W powstającym właśnie filmie Szełkowski wciela się w postać Czesława Ancerewicza, redaktora „Gońca Codziennego”.
– To również ciekawa postać, pokazująca jak nieoczywiste są także losy osób, które zdecydowały się na jakąś formę kolaboracji z Niemcami. Dziś możemy dyskutować o tym, czy trzeba było wykonywać podobny wyrok, ale wówczas egzekutorzy nie mieli wątpliwości – mówi Szełkowski.
Garnizon Nowa Wilejka nie po raz pierwszy połączył pasję rekonstruktorską z realizacją filmów edukacyjnych. W ubiegłym roku jako temat wybrana została bitwa, jaką oddział Czesława Stankiewicza „Komara” stoczył w nocy z 6 na 7 stycznia 1945 r. z wojskami NKWD w Puszczy Rudnickiej. Tak jak w poprzednim filmie, oprócz rekonstruktorów z Garnizonu wezmą w nim udział uczniowie i nauczyciele z Gimnazjum im. J. I. Kraszewskiego w Nowej Wilejce. Operatorem kamery jest Rafał Marcinkieiwcz, absolwent gimnazjum i członek garnizonu.

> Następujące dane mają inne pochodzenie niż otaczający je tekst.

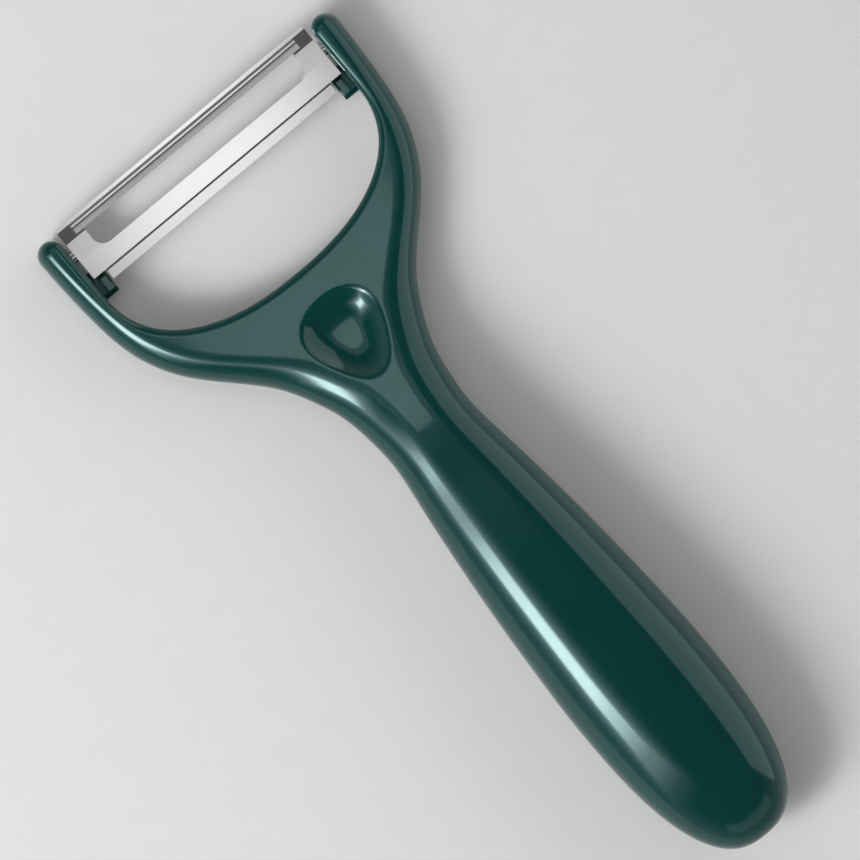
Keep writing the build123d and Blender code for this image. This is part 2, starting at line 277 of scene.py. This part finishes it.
def new_material(name):
    """A new node material: itself, its nodes, its links and its surface shader."""
    material = bpy.data.materials.new(name)
    material.use_nodes = True
    nodes, links = material.node_tree.nodes, material.node_tree.links
    return material, nodes, links, nodes["Principled BSDF"]


def add_noise(nodes, links, scale, detail, stretch=(1, 1, 1)):
    """Noise in the object's own metres, stretched by these shares."""
    place = nodes.new("ShaderNodeTexCoord")
    turn = nodes.new("ShaderNodeMapping")
    turn.inputs["Scale"].default_value = stretch
    noise = nodes.new("ShaderNodeTexNoise")
    noise.inputs["Scale"].default_value = scale
    noise.inputs["Detail"].default_value = detail
    links.new(place.outputs["Object"], turn.inputs["Vector"])
    links.new(turn.outputs["Vector"], noise.inputs["Vector"])
    return noise


def link_tones(nodes, links, source, first, second, target, span=(0, 1)):
    """Colour the target from first to second as the source passes over this span."""
    tones = nodes.new("ShaderNodeValToRGB")
    for element, place, colour in zip(tones.color_ramp.elements, span, (first, second)):
        element.position = place
        element.color = (*colour, 1)
    links.new(source, tones.inputs["Fac"])
    links.new(tones.outputs["Color"], target)


def link_roughness(nodes, links, noise, low, high, shader):
    """Roughness from low to high over the noise's middle values."""
    spread = nodes.new("ShaderNodeMapRange")
    spread.inputs["From Min"].default_value = 0.3
    spread.inputs["From Max"].default_value = 0.7
    spread.inputs["To Min"].default_value = low
    spread.inputs["To Max"].default_value = high
    links.new(noise.outputs["Fac"], spread.inputs["Value"])
    links.new(spread.outputs["Result"], shader.inputs["Roughness"])


def link_bump(nodes, links, noise, depth, strength, shader):
    """Bump of this depth in metres from the noise."""
    bump = nodes.new("ShaderNodeBump")
    bump.inputs["Distance"].default_value = depth
    bump.inputs["Strength"].default_value = strength
    links.new(noise.outputs["Fac"], bump.inputs["Height"])
    links.new(bump.outputs["Normal"], shader.inputs["Normal"])


green_plastic, nodes, links, shader = new_material("polished_green_plastic")
deep_green, light_green = (0.0011, 0.0375, 0.0345), (0.0015, 0.0425, 0.0390)
pigment = add_noise(nodes, links, scale=90, detail=3)
link_tones(nodes, links, pigment.outputs["Fac"], deep_green, light_green,
           shader.inputs["Base Color"], span=(0.3, 0.7))
scuffs = add_noise(nodes, links, scale=900, detail=6)
link_roughness(nodes, links, scuffs, 0.08, 0.12, shader)
orange_peel = add_noise(nodes, links, scale=260, detail=2)
link_bump(nodes, links, orange_peel, depth=0.02 * mm, strength=0.25, shader=shader)
shader.inputs["IOR"].default_value = 1.52
shader.inputs["Specular Tint"].default_value = (0.72, 1.0, 0.99, 1)

front_shell = add_shell("front_shell", 1, 90, thumb_dimple)
front_shell.data.materials.append(green_plastic)
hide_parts("handle_front_shell")
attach(front_shell, "handle")

# Back shell with its stop lugs. The other half of the same moulding, welded to the front along the
# widest line. A small block with a sloped front corner stands out of each arm below the blade.
lug_inner_x, lug_root_x = 25.25, 28.6
lug_low_y, lug_high_y = 63.9, 69.5
lug_low_z, lug_high_z, lug_slope = 1.5, 3.7, 0.6
lug_rounding = 0.25 * mm
lug_profile = [
    (lug_low_y, lug_low_z), (lug_high_y, lug_low_z), (lug_high_y, lug_high_z),
    (lug_low_y + lug_slope, lug_high_z), (lug_low_y, lug_high_z - lug_slope),
]


def no_dimple(x, y):
    """The back is plain."""
    return np.zeros(x.shape)


back_shell = add_shell("back_shell", -1, 40, no_dimple)
back_mesh = bmesh.new()
back_mesh.from_mesh(back_shell.data)
for side in (1, -1):
    ends = []
    for x in (lug_inner_x, lug_root_x):
        corners = [(side * x * mm, y * mm, z * mm) for y, z in lug_profile]
        ends.append([back_mesh.verts.new(corner) for corner in corners])
    lug_faces = [back_mesh.faces.new(ends[0]), back_mesh.faces.new(ends[1][::-1])]
    for k in range(len(lug_profile)):
        after = (k + 1) % len(lug_profile)
        face = (ends[0][k], ends[1][k], ends[1][after], ends[0][after])
        lug_faces.append(back_mesh.faces.new(face))
    bmesh.ops.recalc_face_normals(back_mesh, faces=lug_faces)
    lug_edges = list({edge for face in lug_faces for edge in face.edges})
    bmesh.ops.bevel(back_mesh, geom=lug_edges, offset=lug_rounding, segments=3, profile=0.5,
                    affect="EDGES")
back_mesh.to_mesh(back_shell.data)
back_mesh.free()
back_shell.data.shade_smooth()
back_shell.data.materials.append(green_plastic)
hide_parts("handle_back_shell")
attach(back_shell, "handle")

# Blade. One strip of stainless steel, stamped with a slot, folded along its length and ground to an
# edge where the cutter faces the slot. The grinding leaves a fine grain that runs along the blade.
blade_steel, nodes, links, shader = new_material("ground_stainless_steel")
grain = add_noise(nodes, links, scale=1, detail=3, stretch=(40, 24000, 24000))
link_tones(nodes, links, grain.outputs["Fac"], (0.62, 0.62, 0.615), (0.70, 0.70, 0.69),
           shader.inputs["Base Color"], span=(0.3, 0.7))
link_roughness(nodes, links, grain, 0.20, 0.28, shader)
link_bump(nodes, links, grain, depth=0.004 * mm, strength=0.15, shader=shader)
shader.inputs["Metallic"].default_value = 1.0
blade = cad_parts["peeling_blade"]
blade.data.materials.clear()
blade.data.materials.append(blade_steel)
soft_edges = blade.modifiers.new("soft_edges", "BEVEL")
soft_edges.width = 0.07 * mm
soft_edges.segments = 2
soft_edges.limit_method = "ANGLE"
soft_edges.angle_limit = math.radians(30)

# Pivot pins. Two short pins of bright drawn steel, headed inside the ears of the blade. Each turns
# in a blind bore in its arm, and only a stub shows between the blade and the arm.
pin_steel, nodes, links, shader = new_material("drawn_pin_steel")
draw_marks = add_noise(nodes, links, scale=1, detail=3, stretch=(400, 5000, 5000))
link_tones(nodes, links, draw_marks.outputs["Fac"], (0.50, 0.50, 0.50), (0.64, 0.64, 0.63),
           shader.inputs["Base Color"])
link_roughness(nodes, links, draw_marks, 0.16, 0.28, shader)
link_bump(nodes, links, draw_marks, depth=0.004 * mm, strength=0.3, shader=shader)
shader.inputs["Metallic"].default_value = 1.0
for name in ("left_pivot_pin", "right_pivot_pin"):
    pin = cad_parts[name]
    pin.data.materials.clear()
    pin.data.materials.append(pin_steel)

# Floor. A plain pale sheet with a hardly visible tooth, wide enough to reach past every view. It
# lies level with the lowest line of the handle's back, where the peeler rests on it.
floor_paint, nodes, links, shader = new_material("pale_floor")
tooth = add_noise(nodes, links, scale=220, detail=4)
link_tones(nodes, links, tooth.outputs["Fac"], (0.77, 0.77, 0.76), (0.80, 0.80, 0.79),
           shader.inputs["Base Color"])
shader.inputs["Roughness"].default_value = 0.7
floor_z, reach = cad_box[0][2], 6
floor_corners = [(side_x * reach, side_y * reach, floor_z)
                 for side_x, side_y in ((-1, -1), (1, -1), (1, 1), (-1, 1))]
floor_mesh = bpy.data.meshes.new("floor")
floor_mesh.from_pydata(floor_corners, [], [(0, 1, 2, 3)])
floor = bpy.data.objects.new("floor", floor_mesh)
bpy.context.scene.collection.objects.link(floor)
floor.data.materials.append(floor_paint)

# Studio light. A dark ceiling over a pale horizon, a softbox on the left that brightens in layers
# towards its middle, a large dim panel on the right, one over the neck, one beyond the butt, and a
# small card close over the blade.
studio = bpy.data.worlds.new("studio")
studio.use_nodes = True
nodes, links = studio.node_tree.nodes, studio.node_tree.links
direction = nodes.new("ShaderNodeTexCoord")
height = nodes.new("ShaderNodeSeparateXYZ")
links.new(direction.outputs["Generated"], height.inputs["Vector"])
pale_horizon, dark_ceiling = (0.45, 0.45, 0.44), (0.08, 0.08, 0.08)
link_tones(nodes, links, height.outputs["Z"], pale_horizon, dark_ceiling,
           nodes["Background"].inputs["Color"], span=(0.1, 0.6))
bpy.context.scene.world = studio


def add_panel(name, place, aim, width, length, power):
    """A rectangular soft light at this place, turned to its aim, its length along the handle."""
    lamp = bpy.data.lights.new(name, "AREA")
    lamp.shape = "RECTANGLE"
    lamp.size, lamp.size_y, lamp.energy = width, length, power
    panel = bpy.data.objects.new(name, lamp)
    panel.visible_camera = False
    bpy.context.scene.collection.objects.link(panel)
    panel.location = place
    towards = Vector(aim) - Vector(place)
    across = Vector((0, 1, 0)).cross(-towards.normalized()).normalized()
    up = (-towards.normalized()).cross(across)
    turned = Matrix((across, up, -towards.normalized())).transposed()
    panel.rotation_euler = turned.to_euler()


def panel_power(glow, width, length):
    """Power that gives a panel of this size this glow."""
    return glow * math.pi * width * length


grip_middle = (0.0, -0.02, 0.01)
# Each layer of the softbox: its own glow, its width and its length. A layer hangs a little nearer
# than the one before, because layers in one plane would hide each other in the gloss.
softbox_x, softbox_z, softbox_step = -0.68, 0.64, 0.008
softbox_layers = (
    (0.1, 1.15, 0.90), (0.15, 1.02, 0.81), (0.25, 0.89, 0.72), (0.5, 0.76, 0.63), (0.8, 0.63, 0.54),
    (1.1, 0.50, 0.45), (1.6, 0.40, 0.34), (2.0, 0.38, 0.30), (2.6, 0.36, 0.25), (3.1, 0.34, 0.21),
    (3.1, 0.32, 0.175), (2.6, 0.29, 0.14), (2.6, 0.26, 0.10), (1.8, 0.22, 0.06),
)
for layer, (glow, width, length) in enumerate(softbox_layers):
    nearer = 1 - softbox_step * layer
    width, length = width * nearer, length * nearer
    place = (softbox_x * nearer, 0.0, softbox_z * nearer)
    power = panel_power(glow, width, length)
    add_panel("left_softbox_%d" % layer, place, grip_middle, width, length, power)
add_panel("right_panel", place=(0.72, 0.0, 0.42), aim=(0.0, 0.0, 0.42),
          width=0.84, length=1.2, power=3.2)
neck_layers, neck_glow, neck_width, neck_end_y = 6, 0.10, 0.34, 0.37
neck_length, neck_shorter, neck_height, neck_lower = 0.34, 0.030, 0.45, 0.006
for layer in range(neck_layers):
    length, high = neck_length - neck_shorter * layer, neck_height - neck_lower * layer
    middle_y = neck_end_y - length / 2
    power = panel_power(neck_glow, neck_width, length)
    add_panel("neck_panel_%d" % layer, (0.0, middle_y, high), (0.0, middle_y, 0.0),
              neck_width, length, power)
add_panel("blade_card", place=(0.0, 0.075, 0.15), aim=(0.0, 0.075, 0.0),
          width=0.050, length=0.050, power=0.0105)
add_panel("butt_panel", place=(0.0, -1.10, 0.55), aim=grip_middle,
          width=1.40, length=0.36, power=0.70)

# Camera. It looks straight down through a long lens, turned so that the handle runs from the upper
# left to the lower right, and sees 146.6 mm across.
camera_height, view_across, aim_z, handle_turn = 1.3, 0.1466, 0.008, 39.8
view_middle_x, view_middle_y = 0.0001, 0.0114
lens = bpy.data.cameras.new("camera")
lens.sensor_width = 36
lens.lens = lens.sensor_width * camera_height / view_across
camera = bpy.data.objects.new("camera", lens)
bpy.context.scene.collection.objects.link(camera)
camera.location = (view_middle_x, view_middle_y, camera_height + aim_z)
camera.rotation_euler = (0, 0, -math.radians(handle_turn))
bpy.context.scene.camera = camera
bpy.context.scene.view_settings.view_transform = "Standard"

– To najlepsze lekcje historii, jakie możemy przeprowadzić. Uczniowie bardzo korzystają w czasie pracy nad takim filmem, bardzo się angażują i oczywiście to przekłada się później na ich zainteresowanie lekcjami historii – zauważa Szełkowski.
***
Film „»Fakir« – W imieniu Rzeczypospolitej” ukończony zostanie do końca 2022 r. Uroczysty pokaz odbędzie się na przełomie lutego i marca 2023 r.